Exercise - Please set down exactly the lines of the listing below from the line containing "Write the build123d" through the line containing "from math import cos, radians, sin", both lines included, leaving out all other lines.
**** Supplied information ****
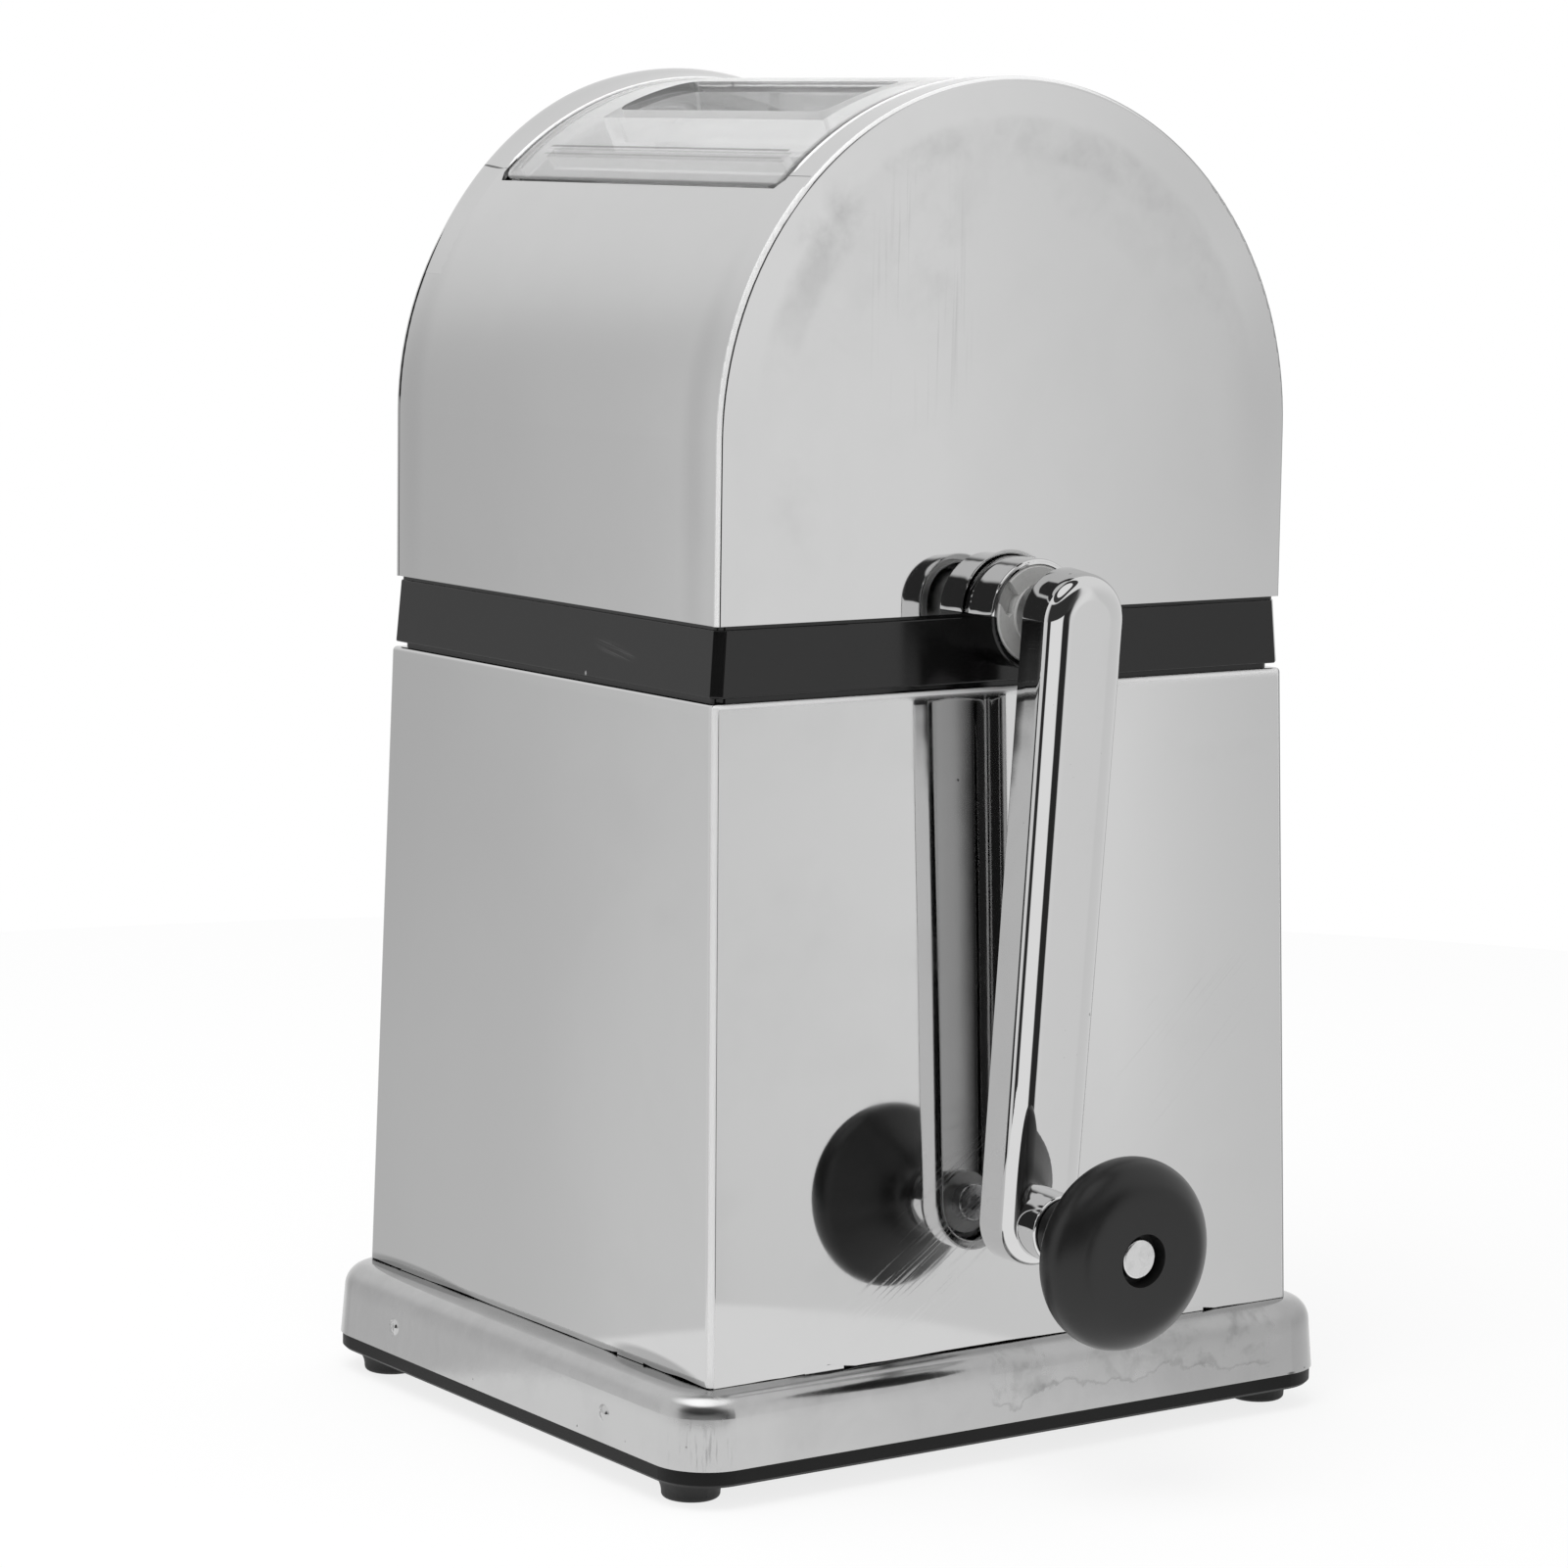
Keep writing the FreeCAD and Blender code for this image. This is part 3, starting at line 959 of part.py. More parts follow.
****
**** Supplied information ****
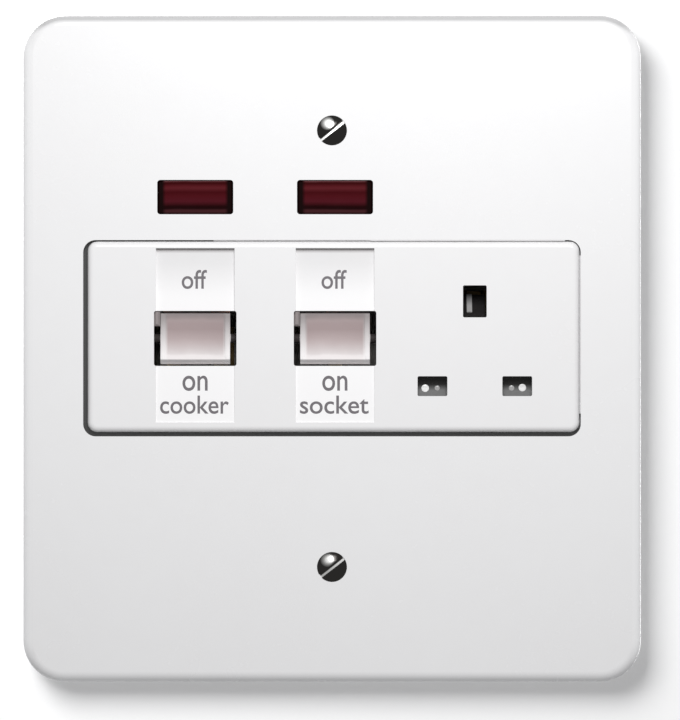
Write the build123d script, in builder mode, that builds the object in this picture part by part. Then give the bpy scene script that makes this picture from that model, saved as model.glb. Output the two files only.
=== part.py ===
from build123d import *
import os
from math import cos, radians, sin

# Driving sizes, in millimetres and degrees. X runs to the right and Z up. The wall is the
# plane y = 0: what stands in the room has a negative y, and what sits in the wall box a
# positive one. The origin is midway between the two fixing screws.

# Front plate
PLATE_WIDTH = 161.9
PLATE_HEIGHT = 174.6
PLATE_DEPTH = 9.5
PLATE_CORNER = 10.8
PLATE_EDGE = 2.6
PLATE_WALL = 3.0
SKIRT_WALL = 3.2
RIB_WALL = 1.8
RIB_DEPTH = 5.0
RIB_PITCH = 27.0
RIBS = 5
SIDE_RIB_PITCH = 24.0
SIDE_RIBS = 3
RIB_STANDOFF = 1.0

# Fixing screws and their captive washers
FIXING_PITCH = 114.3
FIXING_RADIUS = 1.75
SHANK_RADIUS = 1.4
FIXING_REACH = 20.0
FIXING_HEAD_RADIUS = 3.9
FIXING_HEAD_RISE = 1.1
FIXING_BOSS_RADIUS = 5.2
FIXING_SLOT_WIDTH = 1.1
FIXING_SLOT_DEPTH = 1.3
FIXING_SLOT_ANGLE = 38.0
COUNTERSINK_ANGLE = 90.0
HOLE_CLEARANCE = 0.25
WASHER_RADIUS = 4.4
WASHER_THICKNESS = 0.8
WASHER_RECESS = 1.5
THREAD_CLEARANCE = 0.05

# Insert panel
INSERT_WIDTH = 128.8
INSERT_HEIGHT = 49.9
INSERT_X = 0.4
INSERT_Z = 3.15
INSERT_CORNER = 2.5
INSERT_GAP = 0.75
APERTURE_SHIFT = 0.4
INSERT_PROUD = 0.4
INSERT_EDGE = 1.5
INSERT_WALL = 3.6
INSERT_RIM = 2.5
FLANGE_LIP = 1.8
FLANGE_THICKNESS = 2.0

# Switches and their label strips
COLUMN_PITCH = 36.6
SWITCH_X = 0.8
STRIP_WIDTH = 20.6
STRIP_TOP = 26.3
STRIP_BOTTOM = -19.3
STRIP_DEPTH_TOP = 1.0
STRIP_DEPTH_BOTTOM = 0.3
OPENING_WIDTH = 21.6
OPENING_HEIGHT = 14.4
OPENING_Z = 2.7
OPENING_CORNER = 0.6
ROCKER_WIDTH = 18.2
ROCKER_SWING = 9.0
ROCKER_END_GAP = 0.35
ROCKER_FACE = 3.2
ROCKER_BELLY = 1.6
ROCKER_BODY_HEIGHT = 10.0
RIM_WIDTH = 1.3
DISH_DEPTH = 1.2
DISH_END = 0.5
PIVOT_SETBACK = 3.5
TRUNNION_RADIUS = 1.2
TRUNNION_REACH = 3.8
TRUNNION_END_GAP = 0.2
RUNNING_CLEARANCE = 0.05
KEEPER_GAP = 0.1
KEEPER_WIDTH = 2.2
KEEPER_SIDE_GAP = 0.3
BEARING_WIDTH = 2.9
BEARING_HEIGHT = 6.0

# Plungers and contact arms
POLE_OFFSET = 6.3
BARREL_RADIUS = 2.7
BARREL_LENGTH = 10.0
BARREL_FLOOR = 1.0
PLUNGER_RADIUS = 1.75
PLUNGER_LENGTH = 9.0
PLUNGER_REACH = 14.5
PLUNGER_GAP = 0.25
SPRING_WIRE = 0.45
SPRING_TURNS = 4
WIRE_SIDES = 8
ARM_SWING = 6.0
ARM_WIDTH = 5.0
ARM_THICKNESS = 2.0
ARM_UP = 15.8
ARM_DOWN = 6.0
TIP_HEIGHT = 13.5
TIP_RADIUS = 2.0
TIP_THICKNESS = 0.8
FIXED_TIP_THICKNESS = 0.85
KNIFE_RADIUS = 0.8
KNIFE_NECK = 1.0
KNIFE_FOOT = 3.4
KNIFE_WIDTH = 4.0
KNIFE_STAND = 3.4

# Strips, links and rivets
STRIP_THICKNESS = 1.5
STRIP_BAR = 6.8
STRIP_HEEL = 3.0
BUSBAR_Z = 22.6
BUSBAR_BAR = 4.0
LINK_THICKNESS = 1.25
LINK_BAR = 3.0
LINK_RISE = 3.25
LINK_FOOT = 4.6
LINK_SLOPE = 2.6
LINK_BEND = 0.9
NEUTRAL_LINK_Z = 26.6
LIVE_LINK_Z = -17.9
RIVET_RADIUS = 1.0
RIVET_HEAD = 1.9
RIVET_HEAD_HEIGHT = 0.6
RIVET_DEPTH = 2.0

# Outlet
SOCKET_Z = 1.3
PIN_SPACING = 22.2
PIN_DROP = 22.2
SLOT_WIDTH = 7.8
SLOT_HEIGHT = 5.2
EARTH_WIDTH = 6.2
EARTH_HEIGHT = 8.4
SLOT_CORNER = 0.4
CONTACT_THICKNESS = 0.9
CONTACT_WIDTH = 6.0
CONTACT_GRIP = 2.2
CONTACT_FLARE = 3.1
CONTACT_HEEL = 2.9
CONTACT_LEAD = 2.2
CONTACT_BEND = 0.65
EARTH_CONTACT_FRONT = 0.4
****
Written answer -
Write the build123d script, in builder mode, that builds the object in this picture part by part. Then give the bpy scene script that makes this picture from that model, saved as model.glb. Output the two files only.
=== part.py ===
from build123d import *
import os
from math import cos, radians, sin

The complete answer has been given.